Zoom Link: Join Zoom Meeting (Meeting ID: 965 4678 6615, Passcode: 131676; USC faculty/students can join by signing in their @usc.edu account)

Over the past quarter century new information technologies have transformed nearly every sector of our economy, upsetting the market power for firms, and creating abundant choice, interactivity and personalization for customers. The one industry remarkably absent from this transformation is higher education. For years we in the academy maintained the belief that ours would be the one information-based industry left unchanged by the growth of global information-sharing networks.

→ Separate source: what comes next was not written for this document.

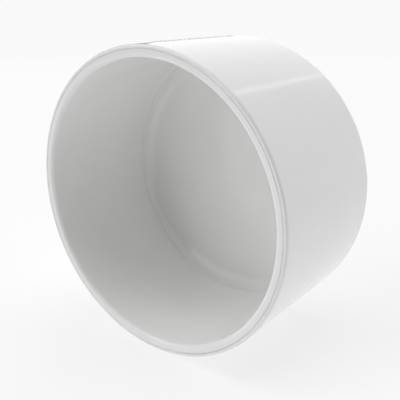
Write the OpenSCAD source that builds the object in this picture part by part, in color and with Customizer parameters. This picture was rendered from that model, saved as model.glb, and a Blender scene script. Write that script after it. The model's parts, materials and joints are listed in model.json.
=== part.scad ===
// Slip cap for a plastic pipe, moulded in one piece.
//
// The cap lies on its side: its axis runs along Y, the open mouth faces -Y and
// the closed end faces +Y. The origin is on the axis at the bottom of the
// socket, where the end of the pipe stops.

/* [Pipe and socket] */
// Outside diameter of the pipe that the cap closes
pipe_d = 114.3; // [100:0.1:125]
// Gap between pipe and socket, measured on the radius
socket_gap = 0.06; // [0.05:0.01:0.3]
// Depth of the socket, from the mouth to the ledge that stops the pipe
socket_depth = 57.15; // [50:0.05:80]

/* [Shell] */
// Thickness of the wall at the mouth
wall = 5; // [4.5:0.1:7]
// Thickness of the closed end
end_wall = 6.5; // [5:0.1:9]
// Draft of the outside wall, in degrees
draft = 0.5; // [0:0.1:1.5]
// Radius of the round between the outside wall and the closed end
end_round = 5.6; // [3:0.1:6.5]
// Radius of the round on the outer edge of the mouth
rim_round = 1; // [0.5:0.1:1]
// Radius of the lead-in round on the inner edge of the mouth
lead_in = 1.7; // [0.8:0.1:2.2]
// Distance of the parting line on the rim from the rim's outer edge
rim_line_in = 1.5; // [1.3:0.05:1.7]
// Width of that line
rim_line_w = 0.5; // [0.3:0.05:0.5]
// Depth of that line
rim_line_depth = 0.45; // [0.1:0.05:0.5]

/* [Socket floor] */
// Width of the ledge that stops the pipe
ledge = 0.6; // [0.5:0.1:2]
// Radius of the fillet between the ledge and the floor, and depth of the floor
floor_fillet = 5.3; // [4:0.1:8]

/* [Moulded marks] */
// Height of the raised bars above the wall
mark_h = 0.4; // [0.3:0.1:0.8]
// Length of a raised bar, round the wall
mark_l = 8; // [4:0.5:12]
// Width of a raised bar, along the wall
mark_w = 3.6; // [2:0.1:4.2]
// Place of the row of bars round the wall, in degrees from +X towards +Z
mark_angle = 97; // [0:1:359]
// Diameter of the shallow recess round the moulding gate
gate_recess_d = 14; // [8:1:20]
// Diameter of the gate stub in the recess
gate_stub_d = 4; // [2:0.5:6]

/* [Hidden] */
$fn = 96;

bore_r = pipe_d / 2 + socket_gap;
rim_r = bore_r + wall;
floor_r = bore_r - ledge;
mouth_y = -socket_depth;
end_y = floor_fillet + end_wall;

gate_recess_depth = 0.8;
gate_stub_h = 0.5;

// The row of bars keeps its share of the socket's depth
mark_groups = [4, 5];
mark_first_y = mouth_y + 0.31 * socket_depth;
mark_pitch = 0.088 * socket_depth;
mark_group_gap = 0.04 * socket_depth;
// How far a bar reaches into the wall that carries it
mark_root = 2;
// How far a cut runs past the face that it opens
past = 1;

// Radius of the drafted outside wall at a height y
function wall_r(y) = rim_r - (y - mouth_y) * tan(draft);

// Centre of a round of radius r that touches the outside wall at a height y
function round_centre(y, r) = [wall_r(y) - r / cos(draft), y];

// The point where that round touches the wall
function round_touch(y, r) = round_centre(y, r) + r * [cos(draft), sin(draft)];

// Half section of the outside: radius across, height along Y
module outside_profile() {
    rim_y = mouth_y + rim_round;
    corner_y = end_y - end_round;
    rim_c = round_centre(rim_y, rim_round);
    corner_c = round_centre(corner_y, end_round);
    polygon([
        [0, mouth_y],
        [rim_c.x, mouth_y],
        rim_c,
        round_touch(rim_y, rim_round),
        round_touch(corner_y, end_round),
        corner_c,
        [corner_c.x, end_y],
        [0, end_y]
    ]);
    translate(rim_c) circle(rim_round);
    translate(corner_c) circle(end_round);
}

// Half section of the rounded lead-in at the mouth, taken out of the wall
module lead_in_profile() {
    difference() {
        translate([0, mouth_y - past]) square([bore_r + lead_in, lead_in + past]);
        translate([bore_r + lead_in, mouth_y + lead_in]) circle(lead_in);
    }
}

// Half section of the narrow V that the parting line leaves on the rim
module rim_line_profile() {
    line_r = rim_r - rim_line_in;
    polygon([
        [line_r - rim_line_w / 2, mouth_y],
        [line_r, mouth_y + rim_line_depth],
        [line_r + rim_line_w / 2, mouth_y],
        [line_r + rim_line_w / 2, mouth_y - past],
        [line_r - rim_line_w / 2, mouth_y - past]
    ]);
}

// Half section of the hollow: the socket, then the floor with its fillet
module hollow_profile() {
    translate([0, mouth_y - past]) square([bore_r, socket_depth + past]);
    square([floor_r - floor_fillet, floor_fillet]);
    intersection() {
        translate([floor_r - floor_fillet, 0]) circle(floor_fillet);
        translate([0, -past]) square([floor_r, floor_fillet + past]);
    }
    lead_in_profile();
}

// Turns a half section round the axis of the cap
module turned() {
    rotate([-90, 0, 0]) rotate_extrude() children();
}

// One raised bar across the wall, at a height y
module raised_bar(y) {
    rotate([0, -mark_angle, 0])
        translate([wall_r(y) - mark_root, y - mark_w / 2, -mark_l / 2])
            cube([mark_root + mark_h, mark_w, mark_l]);
}

// Two groups of plain raised bars along the wall
module raised_marks() {
    for (g = [0 : len(mark_groups) - 1]) {
        bars_before = g == 0 ? 0 : mark_groups[0];
        start_y = mark_first_y + bars_before * mark_pitch + g * mark_group_gap;
        for (k = [0 : mark_groups[g] - 1])
            raised_bar(start_y + k * mark_pitch);
    }
}

// Shallow recess with the stub that the moulding gate leaves
module gate_mark() {
    translate([0, end_y - gate_recess_depth, 0]) rotate([-90, 0, 0])
        difference() {
            cylinder(h = gate_recess_depth + past, d = gate_recess_d);
            translate([0, 0, -past]) cylinder(h = past + gate_stub_h, d = gate_stub_d);
        }
}

module cap_body() {
    color("whitesmoke") difference() {
        union() {
            turned() outside_profile();
            raised_marks();
        }
        turned() hollow_profile();
        turned() rim_line_profile();
        gate_mark();
    }
}

cap_body();
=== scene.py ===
"""The looks of a white plastic pipe cap, built in the frame of its CAD model.

The cap lies on its side: its axis runs along Y and its open mouth faces -Y.
Everything is in metres.
"""
import json
import math

import bmesh
import bpy
from mathutils import Matrix, Vector


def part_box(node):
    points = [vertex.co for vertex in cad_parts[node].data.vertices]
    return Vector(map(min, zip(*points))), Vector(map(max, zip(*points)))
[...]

It’s time for us to abandon that pretense and imagine what abundant choice, interactivity, and personalization could look like in the context of higher education.

In this talk I will draw on my prior research into the transformation of the entertainment industry, and my current research into the delivery of online education to address three key questions facing the academy today:

-Why do new technologies pose a unique threat to our established business model?

-How are these technologies likely to transform the market for higher education?

-What should educational institutions do to respond to this opportunity?

About Michael D. Smith: Michael D. Smith is the J. Erik Jonsson Chaired Professor of Information Technology and Marketing and co-director of the Initiative for Digital Entertainment Analytics at Carnegie Mellon University’s Heinz College. He received a Bachelors of Science in Electrical Engineering (summa cum laude) and a Masters of Science in Telecommunications Science from the University of Maryland, and received a Ph.D. in Management Science from the Sloan School of Management at MIT. His research specializes in entertainment analytics, marketing, and management and he is a co-author of the book Streaming, Sharing, Stealing: Big Data and the Future of Entertainment (MIT Press, September 2016).